A final possibility is to use the SSIS object model to modify the package before running to alter the connection manager - or even to write the entire package dynamically using the object model based on an inspection of the input file. I have done quite a bit of package generation in C# using templates and then adding information based on metadata I obtained from master files describing the mainframe files.
Best approach would be to run a check before the SSIS package imports the CSV data. This may have to be an external script/application, because I don't think you can manipulate data in the MS Business Intelligence Studio.
Here is a rough approach. I will write down the limitations at the end.
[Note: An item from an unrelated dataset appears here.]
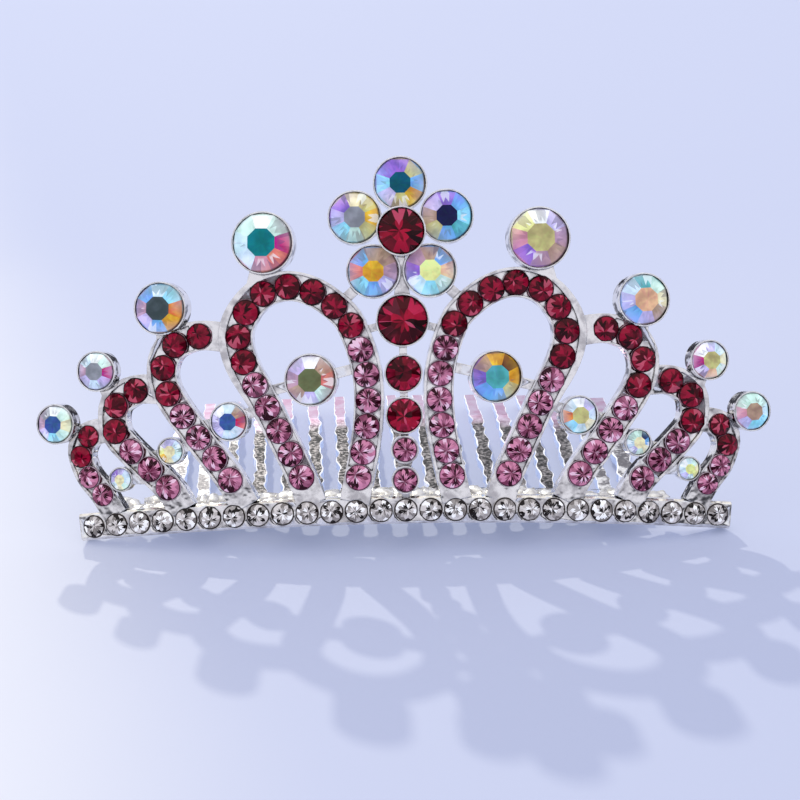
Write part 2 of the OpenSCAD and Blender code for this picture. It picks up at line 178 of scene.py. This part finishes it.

Create a flat file source. Put the entire row in one column.
Do not check Column names in first data row.
Create a Script Component
Code:
public override void Input0_ProcessInputRow(Input0Buffer Row)
{
string sRow = Row.Column0;
string sManipulated = string.Empty;
string temp = string.Empty;
string[] columns = sRow.Split(',');
foreach (string column in columns)
{
sManipulated = string.Format("{0}{1}", sManipulated, column.PadRight(15, ' '));
}
/* Note: For sake of demonstration I am padding to 15 chars.*/
Row.Column0 = sManipulated;
}
Create a flat file destination
Map Column0 to Column0
Limitation: I have arbitrarily padded each field to 15 characters. Points to consider:
1. Do we need to have each field of same size?
2. If yes, what is that size?
A generic way to handle that would be to create a table to store the file name, fields, and field sizes.
Use the file name to dynamically create the source and destination connection manager.
Use the field name and corresponding field size to decide the padding. Not sure, if you need this much flexibility. If you have any question, please respond.